Un phénomène aveugle

S’il est acquis que ce «responsable radicalisme» ne remplit pas une fonction de policier, un certain flou subsiste néanmoins. Sans autorisation du parquet, la police ne peut transmettre aux autorités communales les noms des personnes à risque. Or qu’adviendra-t-il si le fonctionnaire en question est au courant de certaines informations sensibles? «Pour des raisons déontologiques, toutes les infos qu’il récolte sont centralisées chez le bourgmestre», indique Yvan Mayeur. Et d’admettre à demi-mot: «Si les assistants sociaux sont soumis au secret professionnel, ce n’est pas le cas des agents de prévention… Ils ont le devoir de signaler les cas suspects à la police.»

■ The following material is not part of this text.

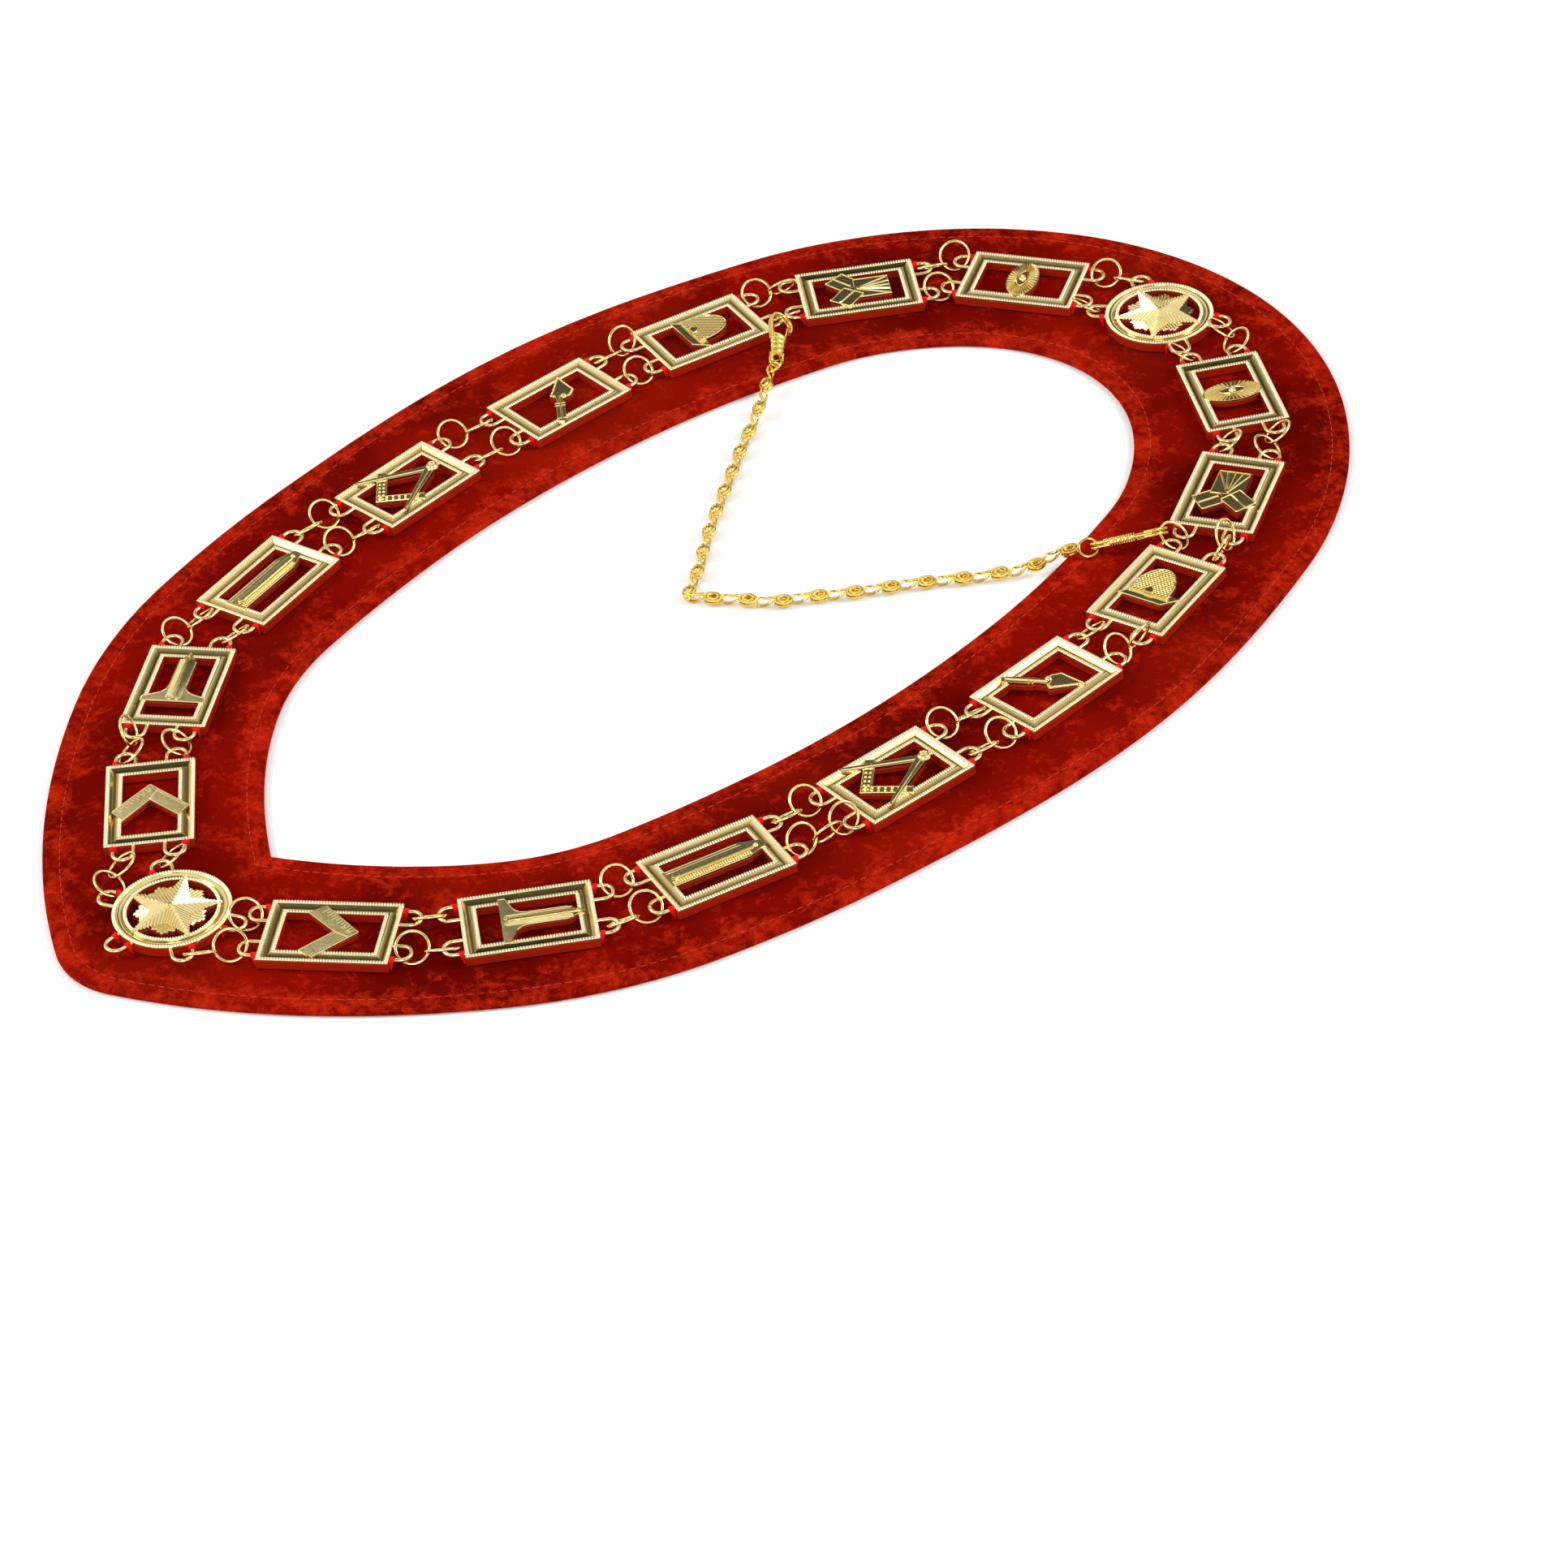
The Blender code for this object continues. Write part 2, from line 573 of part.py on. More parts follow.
def plaque_places(side):
    # for each plaque its matrix: +Y along the branch, +X to the right seen from above
    mirror = -1.0 if side == "l" else 1.0
    ends = 2 * ROUNDEL_RADIUS
    free = RUN - ends - len(PLAQUES) * PLAQUE_LENGTH
    share_sum = sum(GAP_SHARES[side])
    run = ROUNDEL_RADIUS
    places = []
    for row, share in zip(PLAQUES, GAP_SHARES[side]):
        shift, turn = row[1] if side == "l" else row[2]
        run += free * share / share_sum + PLAQUE_LENGTH / 2
        point, heading = on_middle(run)
        point = point + shift * PLAQUE_WIDTH * np.array([cos(heading), -sin(heading)])
        run += PLAQUE_LENGTH / 2
        angle = -mirror * (heading + radians(turn))
        spot = Matrix.Translation((mirror * point[0], point[1] - MIDDLE_Y, 0.0))
        places.append(spot @ Matrix.Rotation(angle, 4, "Z"))
    return places


def roundel_place(offset, end):
    return Matrix.Translation((offset[0], end + offset[1] - MIDDLE_Y, 0.0))


FRONT_PLACE = roundel_place(FRONT_ROUNDEL, 0.0)
BACK_PLACE = roundel_place(BACK_ROUNDEL, BACK_END)
PLACES = {side: plaque_places(side) for side in "lr"}


def row_ends(side, row, gap):
    # the two loop centres that a row of rings joins, from front to back
    outward = (1 if row == "outer" else -1) * (1 if side == "r" else -1)
    places = PLACES[side]
    if gap == 0:
        angle = next(a for s, r, a in FRONT_LOOPS if (s, r) == (side, row))
        start = FRONT_PLACE @ roundel_loop(angle)
    else:
        start = places[gap - 1] @ loop_centre(1, outward)
    if gap == len(places):
        angle = next(a for s, r, a in BACK_LOOPS if (s, r) == (side, row))
        end = BACK_PLACE @ roundel_loop(angle)
    else:
        end = places[gap] @ loop_centre(-1, outward)
    return start, end


# Jump rings. Each ring's plane holds the line between the loops' centres and is rolled
# about it until the wire comes down to the velvet. Neighbours lean opposite ways and touch.


def ring_chords(distance, wanted):
    # how many rings fill the row, their half chords, and the first crossing in its loop
    flat = FLAT_CHORD * RING_RADIUS
    steep = STEEP_CHORD * RING_RADIUS
    touch = RING_BITE * RING_WIRE
    fewest = max(1, ceil((distance - 2 * SLACK_IN) / (2 * flat)))
    most = max(1, floor((distance + 2 * SLACK_OUT - touch) / (2 * steep - touch)))
    count = max(fewest, min(wanted, most))
    spare = (distance + (count - 1) * touch) / 2 - count * flat
    slack = max(-SLACK_OUT, min(SLACK_IN, spare))
    chord = (distance + (count - 1) * touch - 2 * slack) / (2 * count)
    chord = min(chord, LONGEST_CHORD * RING_RADIUS)
    spread = min(flat - chord, chord - steep) if count == 2 and steep < chord < flat else 0.0
    chords = [chord + spread * (1 - 2 * (number % 2)) for number in range(count)]
    return chords, slack, touch


def ring_matrix(chord, lean):
    # a ring with its chord's middle at the origin, along +X, rolled towards +Y or -Y
    rise = LOOP_HEIGHT - GAP - RING_WIRE
    offset = sqrt(RING_RADIUS**2 - chord**2)
    roll = asin(min(rise / (RING_RADIUS - offset), sin(radians(STEEPEST))))
    if lean < 0:
        roll = pi - roll
    return Matrix.Rotation(roll, 4, "X") @ Matrix.Translation((0.0, offset, 0.0))


def ring_spots(side, row, gap):
    start, end = row_ends(side, row, gap)
    wanted = (OUTER_RINGS if row == "outer" else INNER_RINGS)[gap]
    chords, slack, touch = ring_chords((end - start).length, wanted)
    outward = 1 if (row == "outer") == (side == "l") else -1
    line = Matrix.Translation(start) @ (end - start).to_track_quat("X", "Z").to_matrix().to_4x4()
    along = slack
    spots = []
    for number, chord in enumerate(chords):
        lean = outward * (1 - 2 * ((number + gap) % 2)) if len(chords) > 1 else outward
        if len(chords) == 1 and row == "inner" and gap != HOOK_GAP:
            lean = outward * (1 - 2 * (gap % 2))
        spot = line @ Matrix.Translation((along + chord, 0.0, 0.0)) @ ring_matrix(chord, lean)
        spots.append(spot)
        along += 2 * chord - touch
    return spots


def ring_row(side, row, gap):
    half_step = Matrix.Rotation(pi / LINK_STEPS, 4, "Z")
    spots = ring_spots(side, row, gap)
    rings = [wire_ring(RING_RADIUS, RING_WIRE, spot @ half_step) for spot in spots]
    if len(rings) == 1:
        return baked(rings[0])
    return fused(rings[0], rings[1:])


# Hooks and chain


def ribbon(path, width):
    # the outline of a bent wire, square at both ends; the path is in hundredths of HOOK_LENGTH
    points = [Vector(point) * HOOK_LENGTH / 100 for point in path]
    runs = [(after - before).normalized() for before, after in zip(points, points[1:])]
    left, right = [], []
    for point, before, after in zip(points, runs[:1] + runs, runs + runs[-1:]):
        along = (before + after).normalized()
        side = Vector((-along.y, along.x)) * width / 2 / along.dot(after)
        left.append(point + side)
        right.append(point - side)
    return left + right[::-1]


def hook_place(side):
    # the hook's frame: +X along it, +Y to its left, +Z its upper face
    turn, rise, roll, held, hold = HOOK_HOLDS[side]
    start, end = row_ends(side, "inner", HOOK_GAP)
    heading = atan2(end.y - start.y, end.x - start.x) + radians(turn)
    angle = radians(held)
    wire = Vector((RING_RADIUS * cos(angle), RING_RADIUS * sin(angle), 0.0))
    wire = ring_spots(side, "inner", HOOK_GAP)[0] @ wire
    lean = Matrix.Rotation(-radians(rise), 4, "Y") @ Matrix.Rotation(radians(roll), 4, "X")
    back = Vector((-hold[0], -hold[1], 0.0)) * HOOK_LENGTH / 100
    return (
        Matrix.Translation(wire) @ Matrix.Rotation(heading, 4, "Z") @ lean @ Matrix.Translation(back)
    )


def hook():
    sleeve = [Vector(point) * HOOK_LENGTH / 100 for point in SLEEVE]
    body = outline_curve("sleeve", [sleeve], -SLEEVE_DEPTH / 2, SLEEVE_DEPTH / 2)
    wires = [
        outline_curve("eye", [ribbon(EYE_BEND, HOOK_WIRE)], -HOOK_DEPTH / 2, HOOK_DEPTH / 2),
        outline_curve("hook", [ribbon(HOOK_BEND, HOOK_WIRE)], -HOOK_DEPTH / 2, HOOK_DEPTH / 2),
        outline_curve("tongue", [ribbon(TONGUE, TONGUE_WIRE)], -TONGUE_WIRE / 2, TONGUE_WIRE / 2),
    ]
    return fused(body, wires)


def end_ring_place(side):
    # +X from the hook's eye to the chain
    eye = hook_place(side) @ Vector((HOOK_WIRE + EYE_SLACK + END_RING_WIRE, 0.0, 0.0))
    x, y, _ = CHAIN_ROUTE[0 if side == "l" else -1]
    level = VELVET_TOP + END_LIFT + CHAIN_RADIUS
    away = Vector((x - eye.x, y - eye.y, 0.0))
    away = away.normalized() * sqrt((2 * END_RING_RADIUS) ** 2 - (level - eye.z) ** 2)
    away.z = level - eye.z
    turn = away.to_track_quat("X", "Z").to_matrix().to_4x4()
    roll = Matrix.Rotation(radians(END_RING_ROLLS[side]), 4, "X")
    return Matrix.Translation(eye + away / 2) @ turn @ roll


def back_chain():
    ends = {side: end_ring_place(side) @ Vector((END_RING_RADIUS, 0.0, 0.0)) for side in "lr"}
    route = [Vector((x, y, CHAIN_RADIUS + low)) for x, y, low in CHAIN_ROUTE]
    route = [ends["l"]] + route + [ends["r"]]
    curve = bpy.data.curves.new("chain", "CURVE")
    curve.dimensions = "3D"
    curve.bevel_depth = CHAIN_RADIUS
    curve.bevel_resolution = 2
    curve.use_fill_caps = True
    spline = curve.splines.new("POLY")
    spline.points.add(len(route) - 1)
    for point, spot in zip(spline.points, route):
        point.co = (*spot, 1.0)
    rings = [wire_ring(END_RING_RADIUS, END_RING_WIRE, end_ring_place(side)) for side in "lr"]
    return fused(baked(loose("chain", curve)), rings)


VELVET = material("crimson_velvet", (0.42, 0.012, 0.010), 0.9, 0.0)
PALE_GOLD = material("pale_gold", (0.83, 0.76, 0.50), 0.25, 1.0)
YELLOW_GOLD = material("yellow_gold", (0.90, 0.70, 0.28), 0.25, 1.0)

finish(velvet_collar(), "velvet_collar", VELVET)
for side in "lr":
    for number, (row, place) in enumerate(zip(PLAQUES, PLACES[side]), 1):
        body = placed(plaque(row[0], side), place)
        finish(body, f"plaque_{side}{number}_{row[0]}", PALE_GOLD)
    for row in ("inner", "outer"):
        for gap in range(len(PLAQUES) + 1):
            finish(ring_row(side, row, gap), f"rings_{side}_{row}_{gap}", YELLOW_GOLD)
front = roundel(270.0, [angle for _, _, angle in FRONT_LOOPS] + [JEWEL_LOOP])
finish(placed(front, FRONT_PLACE), "roundel_front", PALE_GOLD)
back = roundel(90.0, [angle for _, _, angle in BACK_LOOPS])
finish(placed(back, BACK_PLACE), "roundel_back", PALE_GOLD)
finish(placed(hook(), hook_place("l")), "hook_left", YELLOW_GOLD)
finish(placed(hook(), hook_place("r")), "hook_right", YELLOW_GOLD)
finish(back_chain(), "back_chain", YELLOW_GOLD)

for body in list(bpy.context.scene.collection.objects):
    if body.name in collar.objects:
        bpy.context.scene.collection.objects.unlink(body)
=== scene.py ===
import random
from math import asin, atan2, ceil, cos, floor, hypot, pi, radians, sin, sqrt, tan

import bpy
from mathutils import Matrix, Vector, noise


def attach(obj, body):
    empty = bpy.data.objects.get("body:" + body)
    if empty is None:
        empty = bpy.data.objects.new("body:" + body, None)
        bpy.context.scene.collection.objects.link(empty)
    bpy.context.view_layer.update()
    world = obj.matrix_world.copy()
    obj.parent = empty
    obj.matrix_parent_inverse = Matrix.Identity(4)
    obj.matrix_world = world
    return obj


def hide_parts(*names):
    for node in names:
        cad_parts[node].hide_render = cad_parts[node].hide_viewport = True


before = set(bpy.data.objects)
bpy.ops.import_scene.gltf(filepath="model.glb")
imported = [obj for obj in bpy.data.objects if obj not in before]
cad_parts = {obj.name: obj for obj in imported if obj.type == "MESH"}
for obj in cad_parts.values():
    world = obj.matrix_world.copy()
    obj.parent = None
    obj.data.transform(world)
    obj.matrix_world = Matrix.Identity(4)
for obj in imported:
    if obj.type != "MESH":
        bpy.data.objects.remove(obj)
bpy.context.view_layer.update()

mm = 0.001
random.seed(11)
bpy.context.scene.view_settings.view_transform = "Standard"     # keeps the white ground and the deep red
print("collar: frame loaded with", len(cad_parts), "nodes")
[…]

Agents de la prévention et forces de police, chacun selon leurs méthodes et leur déontologie, sont donc embarqués dans le même bateau? Une vision pas forcément partagée par le bourgmestre de Schaerbeek, Bernard Clerfayt (FDF): «Bien entendu, les contacts avec la police sont fréquents. Mais la mission de ce fonctionnaire, ce n’est pas de faire du flicage ou du travail d’enquête. Il y a une séparation absolue entre les acteurs de la prévention et la police.» Et d’insister: «Il y a une espèce de psychose qui part de la Flandre, mais sur la commune de Schaerbeek, le risque est réduit à une dizaine de personnes. Dès lors, ce fonctionnaire n’a pas de profil répressif, mais il est là pour effectuer un travail de proximité et de prévention.» Bernard Clerfayt plaide pour une approche intégrée de la lutte contre les radicalismes, «pas seulement islamistes». En se basant sur des expériences initiées à l’étranger, il entend ainsi associer les écoles, le secteur associatif, les maisons de quartier à la prise en compte de ce phénomène. «Le radicalisme est un phénomène aveugle qui ne se passe pas dans les mosquées. Au contraire: c’est le fruit de personnes qui s’isolent de la société et qui recrutent essentiellement sur internet, loin des groupes organisés, insiste Bernard Clerfayt. La question qui se pose, pour nous, communes, c’est de savoir comment articuler un travail très précis, sans stigmatiser.»